What needs to be done> Look through the entries below and extract exactly the lines from the one containing "Reconstruct the object" through the one containing "OVERALL_Z = 23.5", ends included.

-- start of Records for processing --

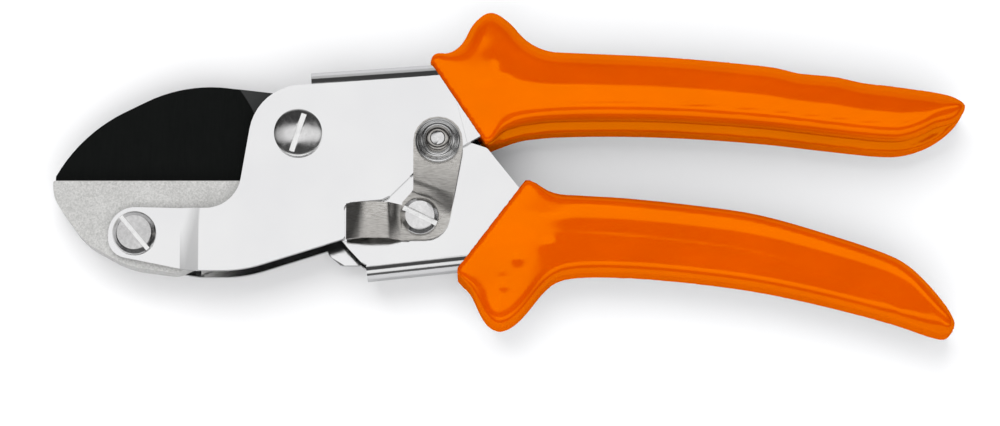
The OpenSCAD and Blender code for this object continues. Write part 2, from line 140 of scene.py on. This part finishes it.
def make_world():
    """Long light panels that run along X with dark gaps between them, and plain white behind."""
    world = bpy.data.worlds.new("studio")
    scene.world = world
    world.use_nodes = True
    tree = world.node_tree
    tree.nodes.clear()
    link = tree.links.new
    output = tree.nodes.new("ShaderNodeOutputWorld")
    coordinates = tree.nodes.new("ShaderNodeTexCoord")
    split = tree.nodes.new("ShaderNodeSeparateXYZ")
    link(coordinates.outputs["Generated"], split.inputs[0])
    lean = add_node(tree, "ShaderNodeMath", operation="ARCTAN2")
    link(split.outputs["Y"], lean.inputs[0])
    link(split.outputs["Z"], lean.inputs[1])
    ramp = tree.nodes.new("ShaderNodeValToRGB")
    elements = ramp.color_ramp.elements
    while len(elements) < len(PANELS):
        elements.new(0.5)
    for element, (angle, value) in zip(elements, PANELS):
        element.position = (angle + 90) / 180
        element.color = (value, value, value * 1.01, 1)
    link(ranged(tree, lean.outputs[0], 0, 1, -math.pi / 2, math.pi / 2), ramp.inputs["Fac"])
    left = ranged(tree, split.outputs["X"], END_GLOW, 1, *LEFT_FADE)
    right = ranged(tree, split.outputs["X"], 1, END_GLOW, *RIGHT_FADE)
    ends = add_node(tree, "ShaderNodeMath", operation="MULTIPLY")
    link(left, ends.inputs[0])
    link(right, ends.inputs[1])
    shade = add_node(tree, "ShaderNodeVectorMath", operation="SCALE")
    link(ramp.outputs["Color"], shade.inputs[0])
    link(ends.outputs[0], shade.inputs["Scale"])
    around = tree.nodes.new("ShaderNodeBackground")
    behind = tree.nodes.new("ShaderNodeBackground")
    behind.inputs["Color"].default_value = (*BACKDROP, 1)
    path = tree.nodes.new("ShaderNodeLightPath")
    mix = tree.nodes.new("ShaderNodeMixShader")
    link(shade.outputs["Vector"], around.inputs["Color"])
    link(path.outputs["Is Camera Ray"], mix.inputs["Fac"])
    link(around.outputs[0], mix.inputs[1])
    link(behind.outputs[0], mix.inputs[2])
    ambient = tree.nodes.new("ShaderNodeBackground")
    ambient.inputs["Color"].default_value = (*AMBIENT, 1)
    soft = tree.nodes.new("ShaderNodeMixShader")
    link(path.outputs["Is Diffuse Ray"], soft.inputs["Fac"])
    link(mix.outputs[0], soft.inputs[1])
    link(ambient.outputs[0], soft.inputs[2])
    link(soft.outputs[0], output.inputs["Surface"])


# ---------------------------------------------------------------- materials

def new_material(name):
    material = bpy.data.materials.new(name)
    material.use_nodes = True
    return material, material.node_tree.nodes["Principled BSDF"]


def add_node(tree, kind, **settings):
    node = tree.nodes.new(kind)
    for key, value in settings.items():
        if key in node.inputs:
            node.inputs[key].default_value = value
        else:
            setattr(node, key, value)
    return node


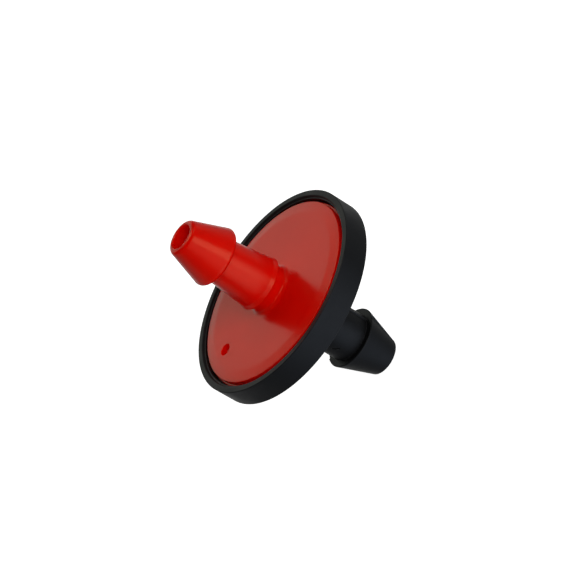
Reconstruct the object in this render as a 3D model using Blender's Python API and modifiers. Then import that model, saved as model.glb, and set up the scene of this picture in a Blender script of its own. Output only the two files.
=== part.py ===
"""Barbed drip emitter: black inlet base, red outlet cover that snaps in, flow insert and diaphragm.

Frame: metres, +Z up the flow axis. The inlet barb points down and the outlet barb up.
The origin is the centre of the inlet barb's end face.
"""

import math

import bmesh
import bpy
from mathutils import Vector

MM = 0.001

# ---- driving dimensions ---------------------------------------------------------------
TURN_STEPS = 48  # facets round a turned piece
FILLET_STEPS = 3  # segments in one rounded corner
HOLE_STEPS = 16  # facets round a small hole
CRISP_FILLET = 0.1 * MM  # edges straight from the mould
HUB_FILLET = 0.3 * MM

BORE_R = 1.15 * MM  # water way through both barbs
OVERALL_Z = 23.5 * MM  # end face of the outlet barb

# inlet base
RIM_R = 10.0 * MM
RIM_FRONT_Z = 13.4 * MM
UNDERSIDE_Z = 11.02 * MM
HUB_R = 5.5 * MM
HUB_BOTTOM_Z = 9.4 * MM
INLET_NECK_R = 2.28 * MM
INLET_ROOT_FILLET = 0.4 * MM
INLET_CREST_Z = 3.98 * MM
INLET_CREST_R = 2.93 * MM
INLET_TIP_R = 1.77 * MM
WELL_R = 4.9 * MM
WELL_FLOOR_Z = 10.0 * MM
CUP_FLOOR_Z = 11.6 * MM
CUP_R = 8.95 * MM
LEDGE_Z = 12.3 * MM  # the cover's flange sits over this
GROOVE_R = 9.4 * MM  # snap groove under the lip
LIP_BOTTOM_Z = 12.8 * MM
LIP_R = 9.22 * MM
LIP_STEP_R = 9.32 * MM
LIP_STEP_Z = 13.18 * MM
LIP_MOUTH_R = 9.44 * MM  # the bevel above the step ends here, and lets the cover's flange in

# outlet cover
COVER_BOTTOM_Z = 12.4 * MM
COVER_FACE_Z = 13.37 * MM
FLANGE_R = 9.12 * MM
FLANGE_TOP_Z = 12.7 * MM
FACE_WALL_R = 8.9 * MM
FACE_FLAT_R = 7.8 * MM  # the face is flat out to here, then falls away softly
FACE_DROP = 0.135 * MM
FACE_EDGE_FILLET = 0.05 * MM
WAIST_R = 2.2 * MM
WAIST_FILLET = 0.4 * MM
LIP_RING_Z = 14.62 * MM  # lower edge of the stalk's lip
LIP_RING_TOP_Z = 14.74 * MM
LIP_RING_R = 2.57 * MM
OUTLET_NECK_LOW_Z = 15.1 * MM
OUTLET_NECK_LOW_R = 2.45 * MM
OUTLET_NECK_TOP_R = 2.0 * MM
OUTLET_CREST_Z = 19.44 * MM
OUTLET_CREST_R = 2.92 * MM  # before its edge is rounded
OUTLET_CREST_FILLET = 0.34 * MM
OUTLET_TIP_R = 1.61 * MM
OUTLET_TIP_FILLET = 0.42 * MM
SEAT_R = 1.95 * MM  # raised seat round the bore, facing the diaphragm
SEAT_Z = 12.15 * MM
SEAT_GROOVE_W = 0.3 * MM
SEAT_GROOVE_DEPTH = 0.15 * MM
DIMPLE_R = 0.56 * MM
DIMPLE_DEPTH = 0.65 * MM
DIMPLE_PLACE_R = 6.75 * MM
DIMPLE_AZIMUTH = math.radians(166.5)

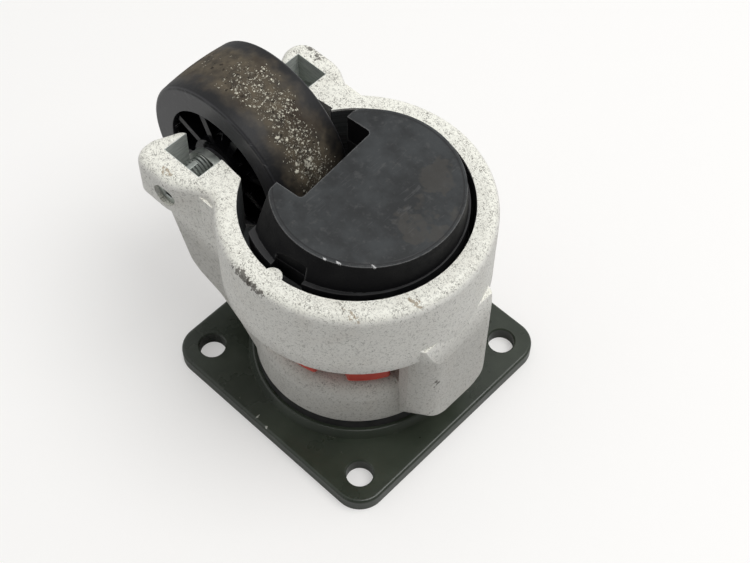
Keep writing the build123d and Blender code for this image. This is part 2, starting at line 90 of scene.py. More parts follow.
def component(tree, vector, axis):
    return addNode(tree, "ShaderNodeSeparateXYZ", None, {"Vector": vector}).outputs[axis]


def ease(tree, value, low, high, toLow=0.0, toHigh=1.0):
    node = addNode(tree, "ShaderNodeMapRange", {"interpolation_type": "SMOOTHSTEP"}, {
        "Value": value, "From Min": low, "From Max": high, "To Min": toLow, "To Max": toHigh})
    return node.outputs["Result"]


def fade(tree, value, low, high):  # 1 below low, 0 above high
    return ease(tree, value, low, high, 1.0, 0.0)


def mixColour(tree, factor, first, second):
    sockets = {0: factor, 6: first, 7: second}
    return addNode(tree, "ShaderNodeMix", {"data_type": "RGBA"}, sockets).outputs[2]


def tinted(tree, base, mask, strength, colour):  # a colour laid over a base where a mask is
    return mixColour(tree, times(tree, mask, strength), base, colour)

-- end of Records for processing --

Solution>
Reconstruct the object in this render as a 3D model using Blender's Python API and modifiers. Then import that model, saved as model.glb, and set up the scene of this picture in a Blender script of its own. Output only the two files.
=== part.py ===
"""Barbed drip emitter: black inlet base, red outlet cover that snaps in, flow insert and diaphragm.

Frame: metres, +Z up the flow axis. The inlet barb points down and the outlet barb up.
The origin is the centre of the inlet barb's end face.
"""

import math

import bmesh
import bpy
from mathutils import Vector

MM = 0.001

# ---- driving dimensions ---------------------------------------------------------------
TURN_STEPS = 48  # facets round a turned piece
FILLET_STEPS = 3  # segments in one rounded corner
HOLE_STEPS = 16  # facets round a small hole
CRISP_FILLET = 0.1 * MM  # edges straight from the mould
HUB_FILLET = 0.3 * MM

BORE_R = 1.15 * MM  # water way through both barbs
OVERALL_Z = 23.5 * MM  # end face of the outlet barb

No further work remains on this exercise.